De invoering van de Omgevingswet is véél meer dan een juridische exercitie. Het betekent:

  • een andere manier van werken met een integrale benadering van de leefomgeving
  • meer bestuurlijke afwegingsruimte in het fysieke domein
  • een intensivering van de samenwerking met medeoverheden, omgevingsdienst en inwoners

Wijzigingen in het omgevingsrecht voor het Grondbeleidsinstrumentarium
De wijzigingen in het omgevingsrecht voor het Grondbeleidsinstrumentarium (kostenverhaal, Onteigening, WVG, stedelijke Herverkaveling), heeft gevolgen voor onze werkprocessen en onze begroting. Voor een goede startpositie brengen wij in deze paragraaf op hoofdlijnen, voor de onderdelen kostenverhaal en grondeigendom de nu voorziene werking in beeld.
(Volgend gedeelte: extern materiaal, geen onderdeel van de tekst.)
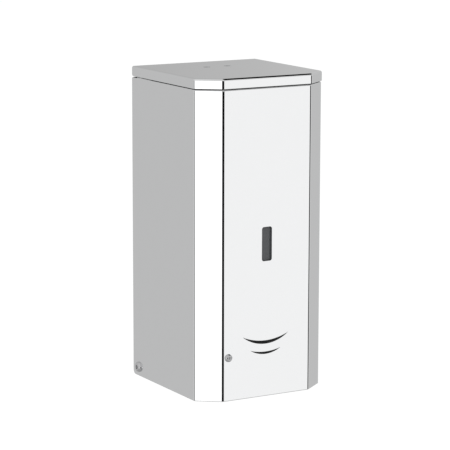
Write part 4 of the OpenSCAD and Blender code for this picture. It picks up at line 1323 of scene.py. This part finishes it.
@dataclass
class Studio:
    """Camera, pale floor, soft lights and the surroundings that the polished steel mirrors."""

    azimuth: float = -29.95
    elevation: float = 10.377
    roll: float = 0.123
    distance: float = 1.9393
    lens: float = 174.5
    target: tuple = (0.00006, -0.056, -0.0001)
    floor_z: float = -0.5
    floor_r: float = 1.15

    def camera(self) -> None:
        """A long lens a little above and to the left of the front."""
        a, e = math.radians(self.azimuth), math.radians(self.elevation)
        back = Vector((math.sin(a) * math.cos(e), -math.cos(a) * math.cos(e), math.sin(e)))
        data = bpy.data.cameras.new("camera")
        data.lens = self.lens
        data.sensor_width = 36.0
        data.clip_start, data.clip_end = 0.05, 50
        camera = bpy.data.objects.new("camera", data)
        bpy.context.scene.collection.objects.link(camera)
        camera.rotation_mode = "QUATERNION"
        turn = (-back).to_track_quat("-Z", "Y")
        camera.rotation_quaternion = Quaternion(back, math.radians(self.roll)) @ turn
        camera.location = Vector(self.target) + back * self.distance
        bpy.context.scene.camera = camera

    def floor(self) -> None:
        """A round pale floor well below the wall part: points (r cos a, r sin a)."""
        a = np.linspace(0, 2 * np.pi, 96, endpoint=False)
        ring = np.column_stack([self.floor_r * np.cos(a), self.floor_r * np.sin(a),
                                np.full(96, self.floor_z)])
        floor = make_mesh("floor", ring, [list(range(96))])
        n = Nodes("floor_white")
        n.link(n.span(n.noise(3), 0.6, 0.7), n.shader.inputs["Roughness"])
        n.set(Base_Color=(0.92, 0.92, 0.92, 1), Emission_Color=(1, 1, 1, 1), Emission_Strength=0.62)
        n.see_through_from_behind()
        floor.data.materials.append(n.material)
        floor.visible_glossy = False

    def light(self, name: str, place: tuple, size: float, power: float) -> None:
        """A soft square lamp aimed at the part, not mirrored by the steel.

        Args:
            name: the lamp's name.
            place: where it stands, in metres.
            size: its side in metres.
            power: its power in watts.
        """
        data = bpy.data.lights.new(name, "AREA")
        data.size = size
        data.energy = power
        lamp = bpy.data.objects.new(name, data)
        bpy.context.scene.collection.objects.link(lamp)
        lamp.location = place
        lamp.rotation_mode = "QUATERNION"
        lamp.rotation_quaternion = (-Vector(place)).to_track_quat("-Z", "Y")
        lamp.visible_glossy = False
        lamp.visible_camera = False

    def as_share(self, add: Callable, link: Callable, axes: bpy.types.Node) -> bpy.types.NodeSocket:
        """The ray's height from -1 to 1 as a share from 0 to 1.

        Args:
            add: makes a node of the world.
            link: joins two sockets.
            axes: the node that gives the ray's x, y and z.

        Returns:
            The share's socket.
        """
        share = add("ShaderNodeMapRange", i1=-1, i2=1)
        link(axes.outputs["Z"], share.inputs["Value"])
        return share.outputs[0]

    def surroundings(self) -> None:
        """Studio walls as bands of brightness round the compass, seen only by reflections and as soft light.

        A band's place is the turn atan2(x, -y) in degrees: 0 straight ahead of the front, 90 to its right.
        A height ramp's places run from -180 for straight down to 180 for straight up. By height, bright and
        dark strips stand just under eye level, a dark canopy hangs high on the right, even ground lies
        below and soft walls fill the rest.
        """
        strips = [(-180, 0.53), (-124, 0.55), (-118, 0.75), (-108, 0.75), (-103, 0.12), (-88, 0.12),
                  (-82, 0.9), (-60, 1.3), (-40, 1.3), (-35, 0.005), (24, 0.005), (27, 0.98), (36, 0.98),
                  (39, 0.01), (72, 0.01), (75, 0.9), (86, 0.8), (92, 0.53), (136, 0.58), (180, 0.53)]
        walls = [(-180, 0.5), (-120, 0.6), (-60, 0.7), (0, 0.62), (60, 0.72), (110, 0.55), (136, 0.58),
                 (146, 0.58), (149, 0.5), (154, 0.43), (180, 0.5)]
        canopy = [(-180, 0), (33, 0), (35, 1), (144, 1), (148, 0), (180, 0)]
        world = bpy.data.worlds.new("studio")
        world.use_nodes = True
        tree = world.node_tree
        tree.nodes.clear()

        def add(kind: str, operation: str = "", **values) -> bpy.types.Node:
            """Adds a world node.

            Args:
                kind: the node's type.
                operation: what a Math node does, or nothing.
                values: socket values, named i and the socket's number.

            Returns:
                The node.
            """
            node = tree.nodes.new(kind)
            if operation:
                node.operation = operation
            for key, value in values.items():
                node.inputs[int(key[1:])].default_value = value
            return node

        def ramp(stops: list, value: bpy.types.NodeSocket) -> bpy.types.Node:
            """Brightness along a share from 0 to 1.

            Args:
                stops: (place from -180 to 180, brightness), the first and last at the ends.
                value: the share's socket.

            Returns:
                The ramp's node.
            """
            node = tree.nodes.new("ShaderNodeValToRGB")
            elements = node.color_ramp.elements
            for degrees, bright in stops[1:-1]:
                elements.new((degrees + 180) / 360).color = (bright, bright, bright, 1)
            for end in (0, -1):
                elements[end].color = (*[stops[end][1]] * 3, 1)
            tree.links.new(value, node.inputs["Fac"])
            return node

        link = tree.links.new
        axes = add("ShaderNodeSeparateXYZ")
        link(add("ShaderNodeTexCoord").outputs["Generated"], axes.inputs["Vector"])
        flip, turn = add("ShaderNodeMath", "MULTIPLY", i1=-1), add("ShaderNodeMath", "ARCTAN2")
        link(axes.outputs["Y"], flip.inputs[0])
        link(axes.outputs["X"], turn.inputs[0])
        link(flip.outputs[0], turn.inputs[1])
        share = add("ShaderNodeMapRange", i1=-math.pi, i2=math.pi)
        link(turn.outputs[0], share.inputs["Value"])
        height = self.as_share(add, link, axes)

        def over(under: bpy.types.NodeSocket, cover: bpy.types.NodeSocket | tuple,
                 weight: bpy.types.NodeSocket) -> bpy.types.NodeSocket:
            """Lays one brightness over another.

            Args:
                under: what lies below.
                cover: what lies on top, a socket or a plain colour.
                weight: how much of the cover shows, from 0 to 1.

            Returns:
                The mixed colour's socket.
            """
            mix = tree.nodes.new("ShaderNodeMixRGB")
            for value, socket in ((weight, mix.inputs[0]), (under, mix.inputs[1]), (cover, mix.inputs[2])):
                if isinstance(value, tuple):
                    socket.default_value = value
                else:
                    link(value, socket)
            return mix.outputs[0]

        level = ramp([(-180, 0), (-54, 0), (-52, 1), (-12, 1), (-10, 0), (180, 0)], height).outputs[0]
        aloft = ramp([(-180, 0), (89, 0), (91, 1), (178, 1), (179, 0), (180, 0)], height).outputs[0]
        ground = ramp([(-180, 1), (-96, 1), (-60, 0), (180, 0)], height).outputs[0]
        hung = add("ShaderNodeMath", "MULTIPLY")
        link(aloft, hung.inputs[0])
        link(ramp(canopy, share.outputs[0]).outputs[0], hung.inputs[1])
        bands = [ramp(stops, share.outputs[0]).outputs[0] for stops in (walls, strips)]
        lit = over(over(*bands, level), (0.42, 0.42, 0.42, 1), ground)
        lit = over(lit, (0, 0, 0, 1), hung.outputs[0])
        seen, mirrored = add("ShaderNodeBackground"), add("ShaderNodeBackground")
        mix, out = add("ShaderNodeMixShader"), add("ShaderNodeOutputWorld")
        seen.inputs["Color"].default_value = (1, 1, 1, 1)
        seen.inputs["Strength"].default_value = 1.02
        link(lit, mirrored.inputs["Color"])
        link(add("ShaderNodeLightPath").outputs["Is Camera Ray"], mix.inputs["Fac"])
        link(mirrored.outputs[0], mix.inputs[1])
        link(seen.outputs[0], mix.inputs[2])
        link(mix.outputs[0], out.inputs["Surface"])
        bpy.context.scene.world = world

    def build(self) -> None:
        """Sets up everything that isn't the dispenser."""
        self.camera()
        self.floor()
        self.surroundings()
        self.light("key", (-1.2, -1.6, 1.6), 1.2, 26)
        self.light("fill", (1.5, -1.0, 0.8), 1.4, 14)
        self.light("under", (0.2, -0.8, -0.45), 0.8, 5)
        bpy.context.scene.view_settings.view_transform = "Standard"



def main() -> None:
    """Builds the studio and every sub-assembly in order."""
    Studio().build()
    palette = Palette()
    for part in (WallSide, Cover, Lid, Latch, SoapPath, Pump, Electrics):
        LOG.info("building %s", part.__name__)
        part(palette).build()


if __name__ == "__main__":
    logging.basicConfig(level=logging.INFO)
    main()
Dit met als doel om bij de definitieve invoering, voorzien eind 2018 klaar te zijn voor de gewijzigde wetgeving.

De voorziene wijzigingen worden uiteengezet in de volgende onderdelen:

  1. Omgevingswet – AMvB - Kostenverhaal
  2. Aanvullingswet – Grondeigendom (Onteigening, Wvg, Stedelijke Herverkaveling)
  3. Invoeringswet – Planschade en Nadeelcompensatie (niet uitgewerkt in deze paragraaf Grondbeleid)
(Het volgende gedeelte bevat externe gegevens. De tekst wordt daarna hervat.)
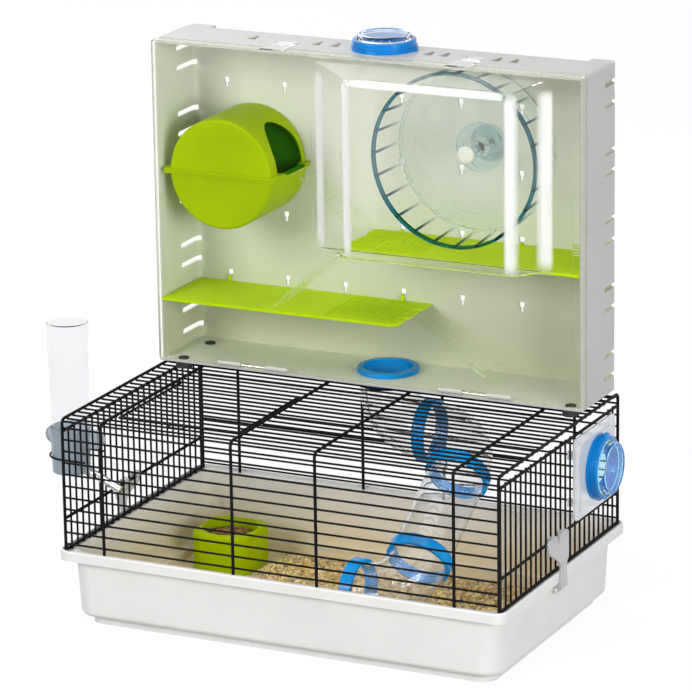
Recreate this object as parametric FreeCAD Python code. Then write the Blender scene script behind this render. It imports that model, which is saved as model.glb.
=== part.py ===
"""Two-storey cage for small rodents.

A pale tray holds the bedding.
A black wire top with a roof door stands in the tray's rim channel and is held by two end clips.
A shallow upper case with a clear front stands on the wire roof.
It holds a wheel, a nest house, two shelves and three ramps.
A clear tube leads from the case floor down to the bedding.

Units are millimetres.
X runs to the right, Y to the back and Z up, and the origin is the centre of the tray's underside.
"""

import FreeCAD, Part

import math
import os

# Tray
TRAY_HEIGHT = 76.0
TRAY_WALL = 2.2
RIM_HALF_X = 230.0
RIM_HALF_Y = 147.0
RIM_CORNER = 12.0
RIM_DEPTH = 10.0
RIM_PROUD = 8.5
RIM_CHANNEL_DEPTH = 2.5
RIM_CHANNEL_FLOOR = 2.2
BODY_CORNER = 20.0
BODY_DRAFT = 3.0
PLINTH_INSET = 10.0
PLINTH_HEIGHT = 8.0
BODY_BOTTOM_ROUND = 6.0

# Bedding on the tray floor
BEDDING_DEPTH = 4.5
BEDDING_MOUND = 5.5
BEDDING_MARGIN = 4.0

# Wire top
WIRE_MARGIN = 7.0
WIRE_HALF_X = RIM_HALF_X - WIRE_MARGIN
WIRE_HALF_Y = RIM_HALF_Y - WIRE_MARGIN
THICK_WIRE = 1.5
THIN_WIRE = 1.0
WELD_DEPTH = 0.5
ROOF_LEVEL = 127.65
BEND_RADIUS = 5.0
DOORWAY_INSET = 41.0
DOORWAY_WIDTH = 136.0
MIDDLE_POST_X = 40.0
RIGHT_POST_INSET = 44.5
FRONT_WIRE_COUNT = 11
FRONT_WIRE_FIRST = 4.3
FRONT_WIRE_TOP_GAP = 9.05
ROOF_WIRE_COUNT = 24
ROOF_WIRE_MARGIN = 9.7
END_WIRE_COUNT = 24
END_WIRE_MARGIN = 8.0
LOW_BAR_LEVEL = -0.7
CLIP_BAR_LEVEL = 30.0
TOP_BAR_GAP = 11.65
SEAT_GAP = 0.3

# Roof door
DOOR_FRAME_WIRE = 1.25
DOOR_LEFT_GAP = 7.0
DOOR_RIGHT_GAP = 4.0
DOOR_FRONT_REACH = 7.8
DOOR_HINGE_WIRE = 12
DOOR_FIRST_WIRE = 2
DOOR_LATCH_WIDTH = 16.0
DOOR_LATCH_REACH = 9.0
HINGE_CLEARANCE = 0.06

# End clips
CLIP_Y = -12.0
CLIP_HEAD_WIDTH = 46.0
CLIP_STEM_WIDTH = 15.0
CLIP_FLARE = (6.0, 25.0)
CLIP_WAIST = 1.6
CLIP_WAIST_SPAN = 7.0
CLIP_HEAD_ROUND = 3.5
CLIP_THICKNESS = 2.2
CLIP_PIVOT_INSET = 4.0
CLIP_PIVOT_Z = -18.0
CLIP_BARREL = 3.0
CLIP_PIN = 1.5
CLIP_EAR = 3.0
CLIP_NOTCH = 3.2
CLIP_NOTCH_DEPTH = 9.0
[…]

Ad 1. Omgevingswet – AMvB – Kostenverhaal
De regeling voor kostenverhaal in de Wro en tevens hoofdstuk 12 van de Ow zorgt ervoor dat gemeenten of de kosten voor onder meer het bouw- en woonrijp maken, kunnen verhalen op initiatiefnemers. In verreweg de meeste gevallen wordt voorafgaand aan het verlenen van toestemming voor een activiteit een overeenkomst met de initiatiefnemer afgesloten. Als sprake is van gemeentelijk grondbezit kunnen de kosten worden gedekt door de gronduitgifte.  De regeling voor kostenverhaal vormt de spreekwoordelijke ‘stok achter de deur’ voor de gevallen waarin het verhalen van kosten niet 'anderszins verzekerd' is (dat wil zeggen via de overeenkomst of door middel van de gronduitgifte). Dit is nu en blijft in de Ow de kern voor het systeem van kostenverhaal.
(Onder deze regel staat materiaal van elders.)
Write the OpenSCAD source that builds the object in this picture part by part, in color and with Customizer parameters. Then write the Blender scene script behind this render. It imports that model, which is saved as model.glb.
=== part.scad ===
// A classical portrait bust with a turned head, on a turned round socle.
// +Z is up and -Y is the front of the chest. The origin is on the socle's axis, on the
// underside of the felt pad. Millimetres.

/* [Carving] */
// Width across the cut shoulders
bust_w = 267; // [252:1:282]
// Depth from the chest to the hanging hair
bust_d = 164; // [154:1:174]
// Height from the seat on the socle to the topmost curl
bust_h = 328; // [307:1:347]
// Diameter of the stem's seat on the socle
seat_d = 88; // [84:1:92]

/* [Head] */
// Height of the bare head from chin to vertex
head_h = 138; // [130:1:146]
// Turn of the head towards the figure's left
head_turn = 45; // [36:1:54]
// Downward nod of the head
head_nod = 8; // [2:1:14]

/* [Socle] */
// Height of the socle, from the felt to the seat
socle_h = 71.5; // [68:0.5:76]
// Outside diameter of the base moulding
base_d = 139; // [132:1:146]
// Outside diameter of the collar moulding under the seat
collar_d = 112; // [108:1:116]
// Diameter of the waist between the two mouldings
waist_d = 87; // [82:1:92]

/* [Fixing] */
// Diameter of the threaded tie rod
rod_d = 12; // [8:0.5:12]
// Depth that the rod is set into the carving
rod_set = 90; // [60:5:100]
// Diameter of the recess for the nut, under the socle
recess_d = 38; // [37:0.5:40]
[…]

Wijzigingen in het Kostenverhaal
Hieronder worden een aantal wijzigingen in de Ow benoemd ten opzichte van de huidige Wro. De genoemde wijzigingen hebben tot doel een eenvoudig beter kostenverhaal, waarbij bestuurslasten voor de overheid worden verminderd en voor initiatiefnemers en omwonenden vooraf meer duidelijkheid ontstaat.
Het wetsvoorstel voor de Omgevingswet blijft evenals de Wro uitgaan van de visie dat kosten voor het realiseren van publieke voorzieningen worden verhaald op de eigenaren die ontwikkelen en die profiteren van die voorzieningen (géén baatafroming). Daarbij wordt tevens vastgehouden aan de huidige criteria van profijt, proportionaliteit en toerekenbaarheid bij kostenverhaal (de zogenoemde ppt-criteria). Die criteria bieden houvast en voorkomen dat initiatiefnemers moeten bijdragen aan publieke investeringen die in een te ver verwijderd verband met hun initiatief staan.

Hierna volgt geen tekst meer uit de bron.